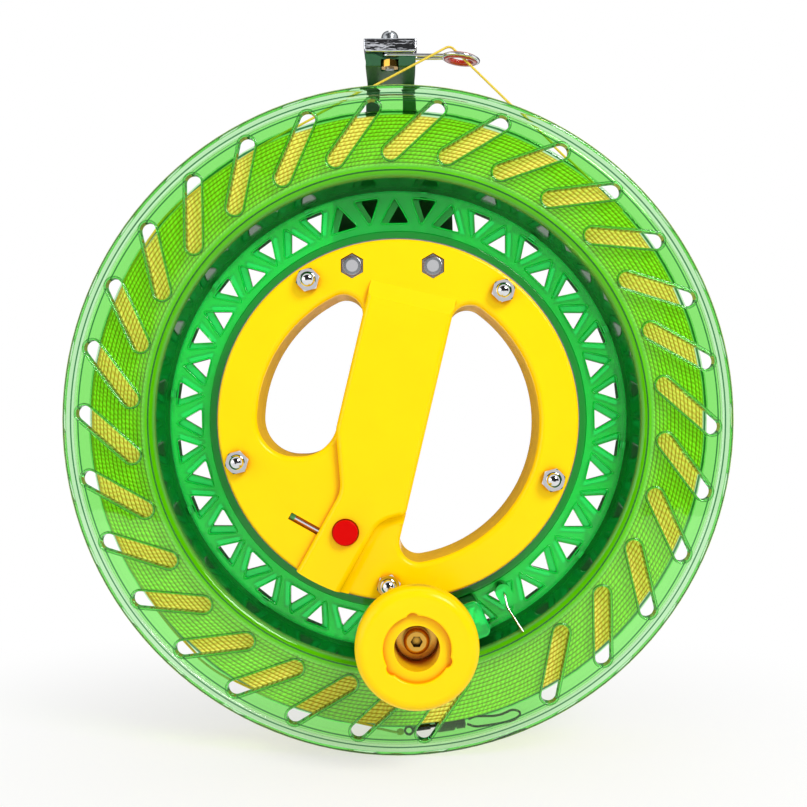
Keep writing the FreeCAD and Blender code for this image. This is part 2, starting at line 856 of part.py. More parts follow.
def brakePad():
    reach = padAlong() + padWidth
    bottom = raceHalfWidth + padGap
    return inBlock(Part.makeBox(padWidth, rockerWidth, padThickness, Vector(reach - padWidth, 0, bottom)))


def pivotRod():
    return Part.makeCylinder(
        pivotDiameter / 2, rodInnerEnd + rodOuterEnd - 0.2, blockPoint(0, -rodInnerEnd + 0.2, pivotHeight),
        blockAcross())


def rodCollar():
    return Part.makeCylinder(
        pivotDiameter / 2, rodCollarLength, blockPoint(0, rodOuterEnd, pivotHeight), blockAcross())


def buttonSpring():
    """Square-section wire wound between the back shell's post and the rocker's arm."""
    height = springTop() - springBottom - springWire - 0.1
    helix = Part.makeHelix(height / springTurns, height, springRadius)
    half = springWire / 2
    profile = Part.makePolygon([Vector(springRadius + a, 0, b) for a, b in
                                ((-half, -half), (half, -half), (half, half), (-half, half), (-half, -half))])
    coil = Part.Wire(helix.Edges).makePipeShell([profile], True, True)
    coil.translate(springSeat() + Vector(0, 0, springBottom + half + 0.05))
    return coil


def plateBolts():
    bolts = []
    for place in boltPlaces():
        head = disc(boltHeadRadius, -faceHeight - boltHeadHeight, -faceHeight, place)
        head = head.makeFillet(0.9, [edge for edge in head.Edges if edge.BoundBox.ZMax < -faceHeight - 1])
        drive = hexagon(2.5, -faceHeight - boltHeadHeight - 1, -faceHeight - 1, place)
        shank = disc(boltDiameter / 2, -faceHeight - 0.5, faceHeight + 2.2, place)
        bolts.append(fuse([head, shank]).cut(drive))
    return Part.makeCompound(bolts)


def domeNuts():
    nuts = []
    for place in boltPlaces():
        body = hexagon(nutFlats, faceHeight, faceHeight + nutHeight, place, 15)
        bevel = Part.makeCone(nutFlats * 0.52 + nutHeight + 1, nutFlats * 0.52, nutHeight + 1,
                              Vector(place.x, place.y, faceHeight - 1))
        dome = Part.makeSphere(domeRadius, place + Vector(0, 0, faceHeight + nutHeight - 0.3))
        thread = disc(boltDiameter / 2, faceHeight - 1, faceHeight + 2.2, place)
        nuts.append(fuse([body.common(bevel), dome]).cut(thread))
    return Part.makeCompound(nuts)


def armBolts():
    bolts = []
    for place in armBoltPlaces():
        back = -faceHeight - armThickness
        head = disc(boltHeadRadius, back - boltHeadHeight, back, place)
        head = head.makeFillet(0.9, [edge for edge in head.Edges if edge.BoundBox.ZMax < back - 1])
        shank = disc(boltDiameter / 2, back - 0.5, faceHeight - 0.4, place)
        drive = hexagon(2.5, back - boltHeadHeight - 1, back - 1, place)
        bolts.append(fuse([head, shank]).cut(drive))
    return Part.makeCompound(bolts)


def nylocNuts():
    nuts = []
    for place in armBoltPlaces():
        bottom = faceHeight - nylocHeight - 0.3
        body = hexagon(nutFlats, bottom, faceHeight - 1.4, place, 90)
        collar = disc(nutFlats / 2 - 0.2, faceHeight - 1.5, faceHeight - 0.4, place)
        rim = [edge for edge in collar.Edges if edge.BoundBox.ZMin > faceHeight - 1]
        collar = collar.makeFillet(0.4, rim)
        thread = disc(boltDiameter / 2, bottom - 1, faceHeight + 1, place)
        nuts.append(fuse([body, collar]).cut(thread))
    return Part.makeCompound(nuts)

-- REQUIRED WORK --
Copy out the material word for word and line for line.

-- WORKED ANSWER --
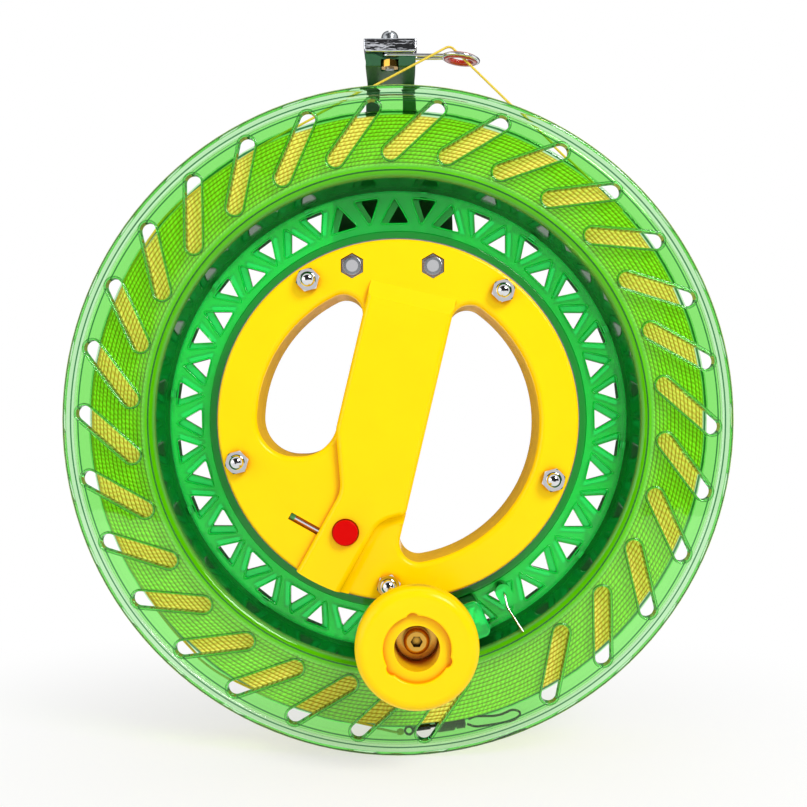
Keep writing the FreeCAD and Blender code for this image. This is part 2, starting at line 856 of part.py. More parts follow.
def brakePad():
    reach = padAlong() + padWidth
    bottom = raceHalfWidth + padGap
    return inBlock(Part.makeBox(padWidth, rockerWidth, padThickness, Vector(reach - padWidth, 0, bottom)))


def pivotRod():
    return Part.makeCylinder(
        pivotDiameter / 2, rodInnerEnd + rodOuterEnd - 0.2, blockPoint(0, -rodInnerEnd + 0.2, pivotHeight),
        blockAcross())


def rodCollar():
    return Part.makeCylinder(
        pivotDiameter / 2, rodCollarLength, blockPoint(0, rodOuterEnd, pivotHeight), blockAcross())


def buttonSpring():
    """Square-section wire wound between the back shell's post and the rocker's arm."""
    height = springTop() - springBottom - springWire - 0.1
    helix = Part.makeHelix(height / springTurns, height, springRadius)
    half = springWire / 2
    profile = Part.makePolygon([Vector(springRadius + a, 0, b) for a, b in
                                ((-half, -half), (half, -half), (half, half), (-half, half), (-half, -half))])
    coil = Part.Wire(helix.Edges).makePipeShell([profile], True, True)
    coil.translate(springSeat() + Vector(0, 0, springBottom + half + 0.05))
    return coil


def plateBolts():
    bolts = []
    for place in boltPlaces():
        head = disc(boltHeadRadius, -faceHeight - boltHeadHeight, -faceHeight, place)
        head = head.makeFillet(0.9, [edge for edge in head.Edges if edge.BoundBox.ZMax < -faceHeight - 1])
        drive = hexagon(2.5, -faceHeight - boltHeadHeight - 1, -faceHeight - 1, place)
        shank = disc(boltDiameter / 2, -faceHeight - 0.5, faceHeight + 2.2, place)
        bolts.append(fuse([head, shank]).cut(drive))
    return Part.makeCompound(bolts)


def domeNuts():
    nuts = []
    for place in boltPlaces():
        body = hexagon(nutFlats, faceHeight, faceHeight + nutHeight, place, 15)
        bevel = Part.makeCone(nutFlats * 0.52 + nutHeight + 1, nutFlats * 0.52, nutHeight + 1,
                              Vector(place.x, place.y, faceHeight - 1))
        dome = Part.makeSphere(domeRadius, place + Vector(0, 0, faceHeight + nutHeight - 0.3))
        thread = disc(boltDiameter / 2, faceHeight - 1, faceHeight + 2.2, place)
        nuts.append(fuse([body.common(bevel), dome]).cut(thread))
    return Part.makeCompound(nuts)


def armBolts():
    bolts = []
    for place in armBoltPlaces():
        back = -faceHeight - armThickness
        head = disc(boltHeadRadius, back - boltHeadHeight, back, place)
        head = head.makeFillet(0.9, [edge for edge in head.Edges if edge.BoundBox.ZMax < back - 1])
        shank = disc(boltDiameter / 2, back - 0.5, faceHeight - 0.4, place)
        drive = hexagon(2.5, back - boltHeadHeight - 1, back - 1, place)
        bolts.append(fuse([head, shank]).cut(drive))
    return Part.makeCompound(bolts)


def nylocNuts():
    nuts = []
    for place in armBoltPlaces():
        bottom = faceHeight - nylocHeight - 0.3
        body = hexagon(nutFlats, bottom, faceHeight - 1.4, place, 90)
        collar = disc(nutFlats / 2 - 0.2, faceHeight - 1.5, faceHeight - 0.4, place)
        rim = [edge for edge in collar.Edges if edge.BoundBox.ZMin > faceHeight - 1]
        collar = collar.makeFillet(0.4, rim)
        thread = disc(boltDiameter / 2, bottom - 1, faceHeight + 1, place)
        nuts.append(fuse([body, collar]).cut(thread))
    return Part.makeCompound(nuts)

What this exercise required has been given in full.